Well, I talked to my Mother today. She did 90% of the talking, like I suspected would happen. She was allowed to tell me why she believed The Church is in error about SEVERAL things and I was not allowed to try to explain or defend why we believe that we are not in error because she said she “did not want to get into a debate” :rolleyes: Even when I offered to show her some if it in scripture. She also did not want to be called “Protestant” because she does not consider herself protestant (she is non-denominational, infact she thinks protestantism is wrong too) :shrug:
and she still thinks that any Holy Communion is the same in any Church. It was frustrating, very frustrating… but she said she would refrain from taking communion. Although I think she still does not understand why she is not to take communion, I guess mission accomplished. Thank you everyone for your imput.


#19

I believe you’ve achieved more than you think.

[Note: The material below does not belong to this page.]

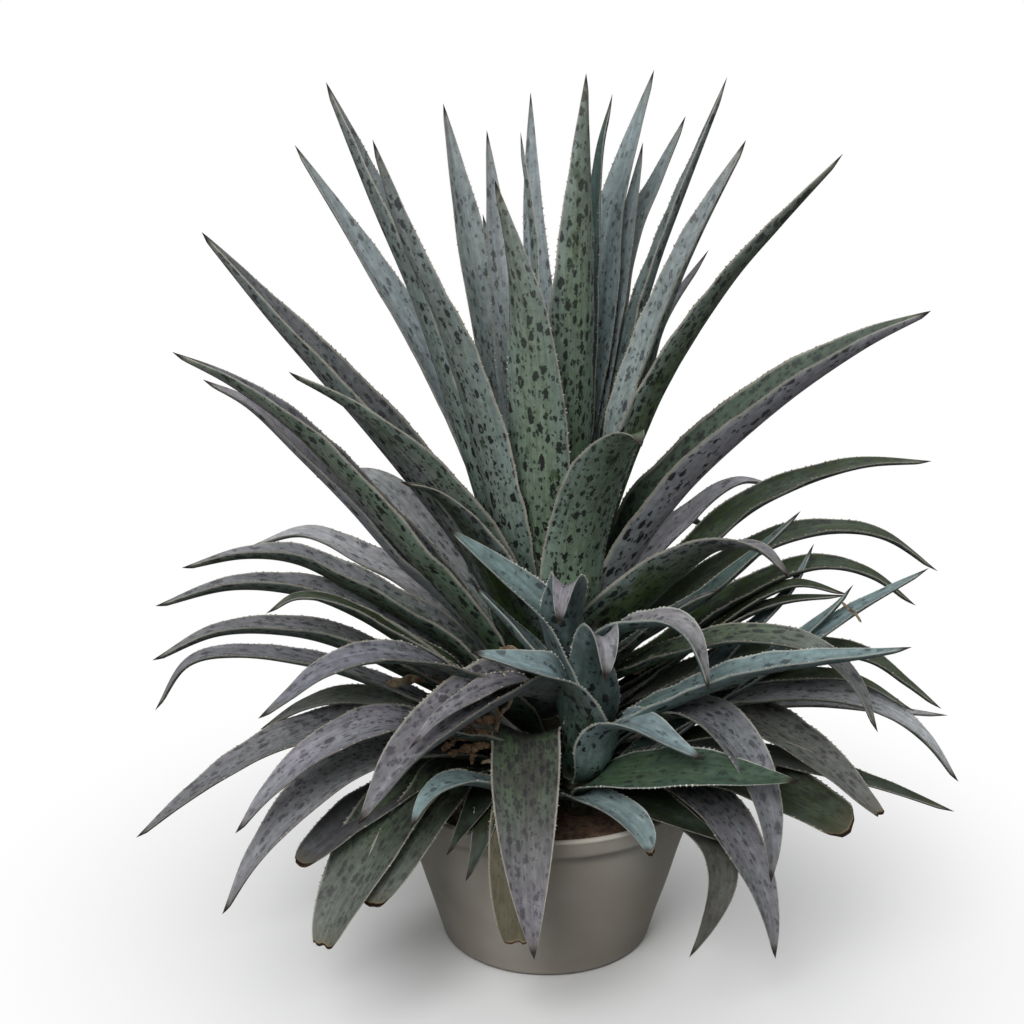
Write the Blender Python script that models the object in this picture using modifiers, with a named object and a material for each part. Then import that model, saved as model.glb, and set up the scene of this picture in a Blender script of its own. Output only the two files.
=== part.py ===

The key thing is she is not going to take communion. Her reaction is that of someone who knows they’re not right but won’t admit it. I suspect your mother has taken in more than she would care to admit to you. You must feel relieved that this is over I’m sure you were dreading it. I’m pleased for you that something has been achieved no matter how small you think it is. From little acorns mighty oak trees grow.


#20

I am VERY relieved that it is over. I have been dreading having to have this talk with my Mom for atleast a month now. A lot of what she was saying was just long rambling rants. They normally did not start out that way, but they tended to end that way. Particually when she started saying that “denominations” are wrong and that she is above that and that God talks to her personally. I am trying to cut her alittle slack though, she is under a lot of stress recently. I think I did what our Lord would have wanted me to do. I backed off, purely out of respect for the commandment to “Honor my Mother” I honestly do not know where it goes from here and I have been thinking about it all day at work today but I leave it in Gods hands.